What makes this different from an ad hoc presentation?

An ad hoc update often buries the point in charts, caveats, and background. This template forces you to lead with the headline insight, connect it to business impact, and make a specific ask. The rubric also gives you feedback on structure, concision, and executive readiness. That makes the practice more repeatable and easier to improve.

What should the recommendation sound like?

The recommendation should be specific enough that an executive can approve, reject, or refine it in the meeting. For example, you might ask for a targeted retention intervention, a deeper segment review, or a pilot in the segment where churn rose. Avoid vague closes like "we should look into it more." The goal is to leave the room with a decision path, not just an observation.

Can I customize the data story to my own metrics?

Yes. You can swap in your own retention, churn, renewal, or expansion metrics while keeping the same structure. You can also change the business context, such as subscription, retail, or service operations, as long as the learner objective stays focused on decision-making. Keep the scenario concrete so the persona can react like a real executive. The more specific the data and audience, the better the practice.

What are the most common mistakes this template helps fix?

The most common issues are starting with too much context, reading every number on the slide, and failing to say what should happen next.
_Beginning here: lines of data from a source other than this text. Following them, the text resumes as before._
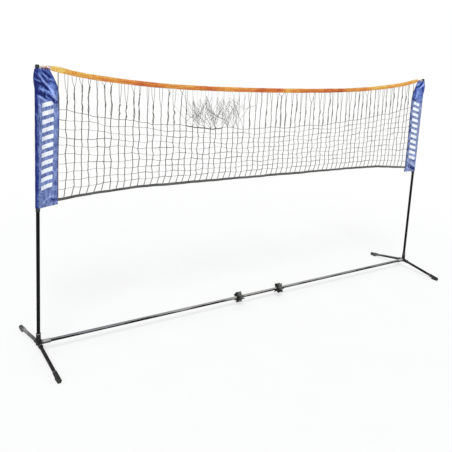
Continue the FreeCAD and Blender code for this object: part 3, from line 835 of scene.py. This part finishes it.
points, faces = [], []
for column, line in enumerate(knots):
    free = 0 < column < net_columns
    line[0].x -= foot_slant if free else 0.0
    above = line[-1:] + heads[column]
    line = line + heads[column]
    cord = []
    for a, b in zip(line, line[1:]):
        for k in range(upright_steps):
            share = k / upright_steps
            bow = 0.0009 * sin(pi * share * 2) if free else 0.0
            cord.append(a + (b - a) * share + Vector((bow, 0, 0)))
    cord.append(line[-1])
    # In the tangle the uprights are frayed thin above the meshes.
    frayed = 1 - 0.6 * min(1.0, 2.5 * tangled(line[0].x))
    whole = upright_steps * net_rows + 1
    radii = [upright_radius] * whole + [upright_radius * frayed] * (len(cord) - whole)
    add_tube(points, faces, cord, radii, 6)
    if not free:
        continue
    # Above the meshes most uprights have a second strand beside them.
    if random.random() < 0.85:
        aside = random.choice((-1, 1)) * random.uniform(0.003, 0.0065)
        twist = random.uniform(1.0, 2.6)
        cord = []
        for k, spot in enumerate(above):
            cord.append(spot + Vector((aside * sin(twist * k), -0.002, 0)))
        add_tube(points, faces, cord, beside_radius * frayed ** 2, 5)
    root = line[-1]
    spread = random.choice(fork_spreads)
    for reach in (-spread, spread * random.uniform(0.2, 1.1)):
        x = min(net_edge - 0.004, max(0.004 - net_edge, root.x + reach))
        target = Vector((x, 0, tape_foot(x) + 0.001))
        tie = bowed(root, target, tie_steps, Vector((reach * 0.3, 0, 0)))
        add_tube(points, faces, tie, tie_radius * frayed, 5)
# The tangled cords hang between the uprights, and cross each other.
for column in range(4, net_columns - 4):
    root = knots[column][-1]
    for _ in range(round(tangle_cords * tangled(root.x))):
        start = random.choice([root, root] + heads[column][:3])
        other = heads[column + random.choice((-3, -2, -2, -1, 1, 2))]
        end = random.choice(other[1:])
        raised = random.uniform(0.0, 0.75) * (tape_foot(end.x) - end.z)
        cord = loose_line(start, end + Vector((0, 0, raised)), 9, 0.0055)
        add_tube(points, faces, cord, random.uniform(0.0005, 0.001), 5)
for row in range(1, net_rows + 1):
    bold = 0
    for column in range(net_columns):
        a, b = knots[column][row], knots[column + 1][row]
        if bold == 0 and random.random() < bold_chance:
            bold = random.choice((1, 2, 2, 3))
        radius = bold_radius if bold else level_radius * random.uniform(0.8, 1.4)
        bold = max(0, bold - 1)
        if row == net_rows:
            radius = bold_radius * 0.8
        cord = bowed(a, b, level_steps, Vector((0, 0, -random.uniform(0.001, 0.0042))))
        add_tube(points, faces, cord, radius, 5)
        if row == net_rows and abs(a.x - doubled_middle) < doubled_reach:
            # The border cord is doubled where the tangle hangs on it.
            beside = [spot - Vector((0, 0.002, 0.003)) for spot in cord]
            add_tube(points, faces, beside, bold_radius * 1.1, 5)
for line in knots[1:-1]:
    for middle in line[1:]:
        add_knot(points, faces, middle)
net = piece_of("net_mesh_cords", points, faces)

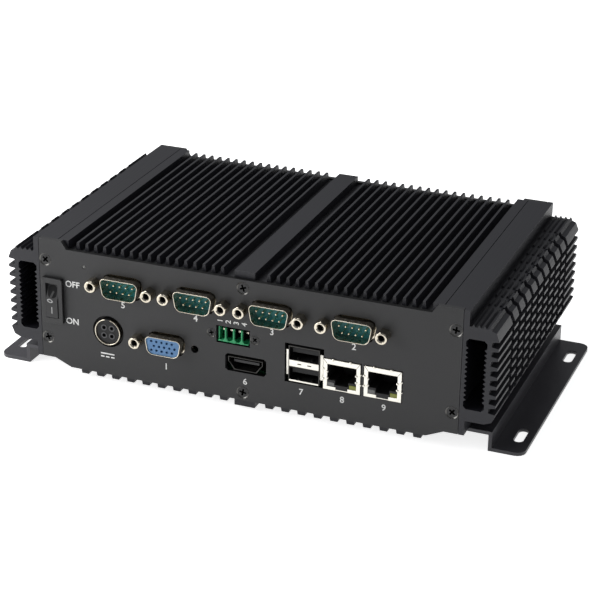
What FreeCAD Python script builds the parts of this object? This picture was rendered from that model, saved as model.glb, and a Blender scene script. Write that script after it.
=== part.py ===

Learners also often explain the analysis but not the business impact. Another frequent miss is ending with a soft, open-ended statement instead of a clear recommendation. This roleplay is built to surface those habits quickly.

How can this be integrated into a training program?

Use it as a short practice block before leadership reviews, analytics enablement sessions, or manager coaching. It can also be paired with slide review, STAR-based storytelling practice, or feedback on executive communication. Because the persona is direct and time-constrained, it works well as a timed drill. You can repeat attempts and compare how the opening, structure, and close improve.